## Start

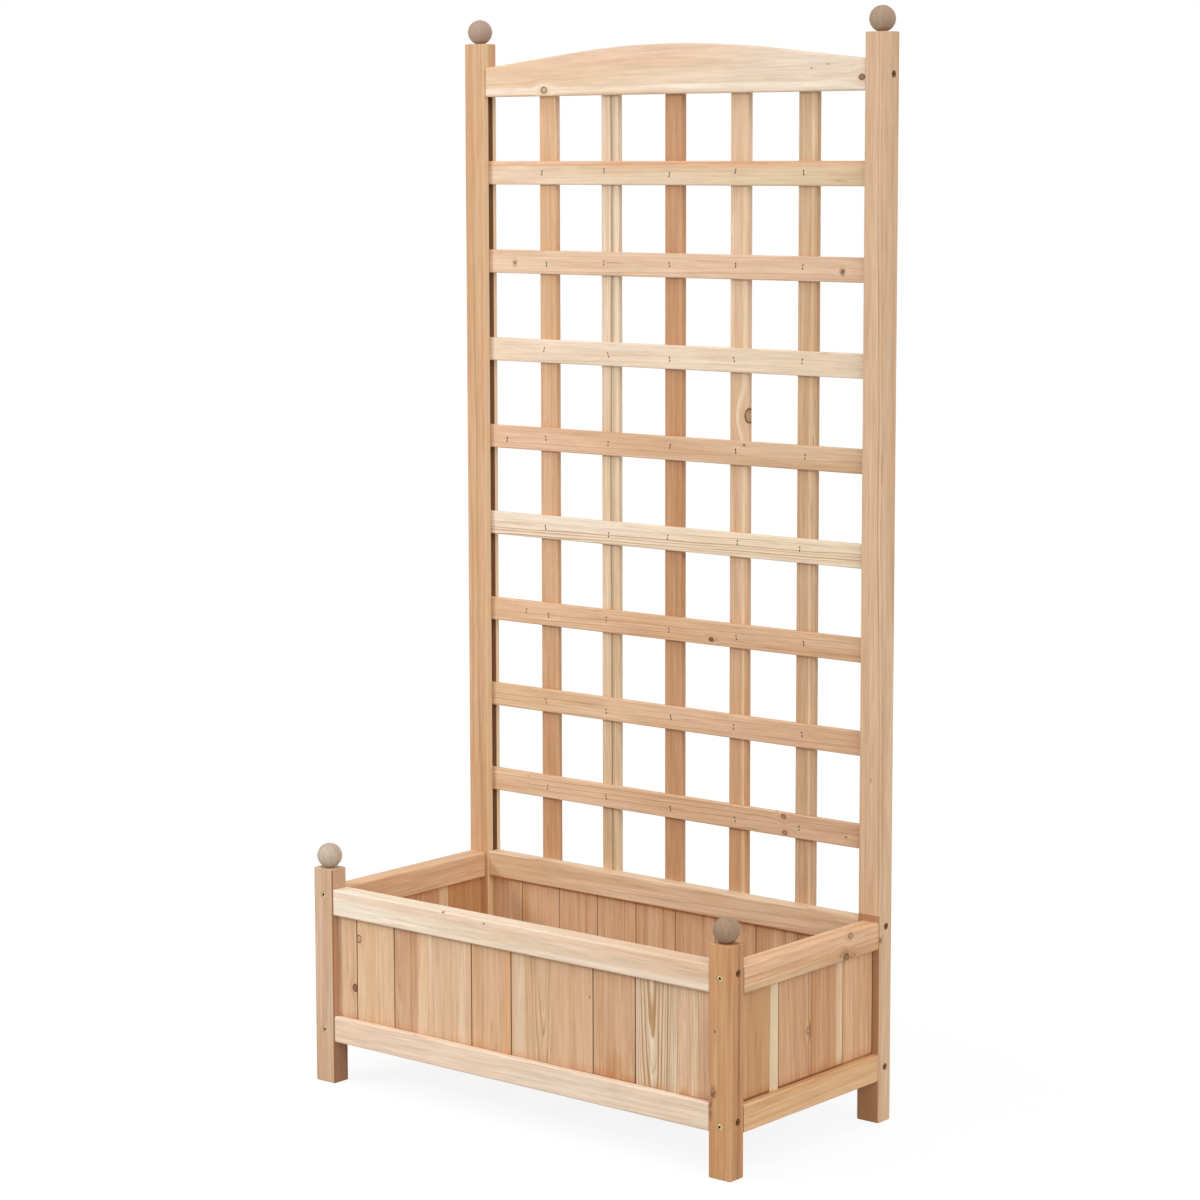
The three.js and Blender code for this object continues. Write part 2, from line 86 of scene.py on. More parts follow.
def camera_matrix():
    """The camera looks along its own -Z, with +X to the right of the picture and +Y up."""
    level, rise = math.cos(CAMERA_PITCH), math.sin(CAMERA_PITCH)
    sight = Vector((-math.sin(CAMERA_YAW) * level, math.cos(CAMERA_YAW) * level, rise))
    right = Vector((math.cos(CAMERA_YAW), math.sin(CAMERA_YAW), 0))
    up = right.cross(sight)
    turn = Matrix((right, up, -sight)).transposed() @ Matrix.Rotation(CAMERA_ROLL, 3, "Z")
    return Matrix.Translation(CAMERA_PLACE) @ turn.to_4x4()


lens = bpy.data.cameras.new("camera")
lens.lens = CAMERA_LENS
lens.sensor_width = SENSOR_WIDTH
lens.shift_y = CAMERA_SHIFT
lens.clip_end = FARTHEST_SEEN
camera = bpy.data.objects.new("camera", lens)
camera.matrix_world = camera_matrix()
bpy.context.scene.collection.objects.link(camera)
bpy.context.scene.camera = camera
print("camera at", tuple(round(v, 3) for v in CAMERA_PLACE), "lens", CAMERA_LENS)

# %% [markdown]
# ## Nodes in a few words
#
# A material is a small net of nodes. Clicking one together for every piece of wood would take
# days, so these short helpers add a node, plug in what it needs, and hand back its output.

# %% Helpers for nodes


def linear(shade):
    """A colour as a painter's chart writes it, six hex digits, made into Blender's linear colour."""
    parts = [int(shade[i : i + 2], 16) / 255 for i in (0, 2, 4)]
    return [p / 12.92 if p < 0.04045 else ((p + 0.055) / 1.055) ** 2.4 for p in parts] + [1]


def plug(tree, socket, value):
    """Links the output of a node to a socket, or sets the socket to a plain value."""
    if isinstance(value, bpy.types.NodeSocket):
        tree.links.new(value, socket)
    elif value is not None:
        socket.default_value = value


def node(tree, kind, plugs=None, **settings):
    """Adds a shader node and returns it, with its settings made and its inputs plugged."""
    made = tree.nodes.new("ShaderNode" + kind)
    for key, value in settings.items():
        setattr(made, key, value)
    for key, value in (plugs or {}).items():
        plug(tree, made.inputs[key], value)
    return made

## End

* **Exercise requirements**
Return the material in full, exactly as shown.

* **The result**
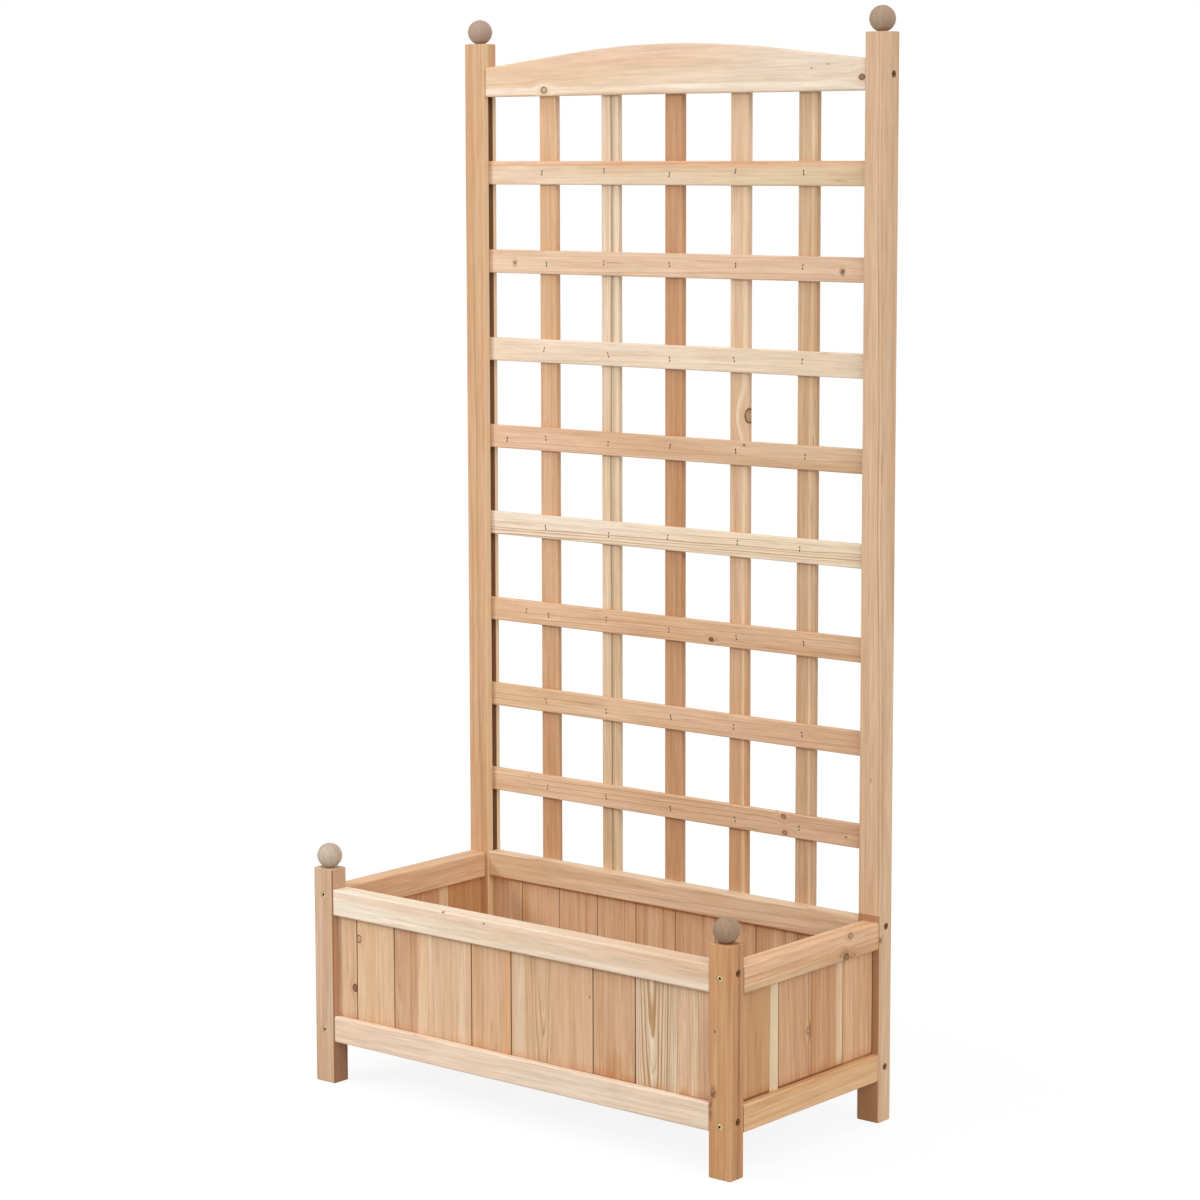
The three.js and Blender code for this object continues. Write part 2, from line 86 of scene.py on. More parts follow.
def camera_matrix():
    """The camera looks along its own -Z, with +X to the right of the picture and +Y up."""
    level, rise = math.cos(CAMERA_PITCH), math.sin(CAMERA_PITCH)
    sight = Vector((-math.sin(CAMERA_YAW) * level, math.cos(CAMERA_YAW) * level, rise))
    right = Vector((math.cos(CAMERA_YAW), math.sin(CAMERA_YAW), 0))
    up = right.cross(sight)
    turn = Matrix((right, up, -sight)).transposed() @ Matrix.Rotation(CAMERA_ROLL, 3, "Z")
    return Matrix.Translation(CAMERA_PLACE) @ turn.to_4x4()


lens = bpy.data.cameras.new("camera")
lens.lens = CAMERA_LENS
lens.sensor_width = SENSOR_WIDTH
lens.shift_y = CAMERA_SHIFT
lens.clip_end = FARTHEST_SEEN
camera = bpy.data.objects.new("camera", lens)
camera.matrix_world = camera_matrix()
bpy.context.scene.collection.objects.link(camera)
bpy.context.scene.camera = camera
print("camera at", tuple(round(v, 3) for v in CAMERA_PLACE), "lens", CAMERA_LENS)

# %% [markdown]
# ## Nodes in a few words
#
# A material is a small net of nodes. Clicking one together for every piece of wood would take
# days, so these short helpers add a node, plug in what it needs, and hand back its output.

# %% Helpers for nodes


def linear(shade):
    """A colour as a painter's chart writes it, six hex digits, made into Blender's linear colour."""
    parts = [int(shade[i : i + 2], 16) / 255 for i in (0, 2, 4)]
    return [p / 12.92 if p < 0.04045 else ((p + 0.055) / 1.055) ** 2.4 for p in parts] + [1]


def plug(tree, socket, value):
    """Links the output of a node to a socket, or sets the socket to a plain value."""
    if isinstance(value, bpy.types.NodeSocket):
        tree.links.new(value, socket)
    elif value is not None:
        socket.default_value = value


def node(tree, kind, plugs=None, **settings):
    """Adds a shader node and returns it, with its settings made and its inputs plugged."""
    made = tree.nodes.new("ShaderNode" + kind)
    for key, value in settings.items():
        setattr(made, key, value)
    for key, value in (plugs or {}).items():
        plug(tree, made.inputs[key], value)
    return made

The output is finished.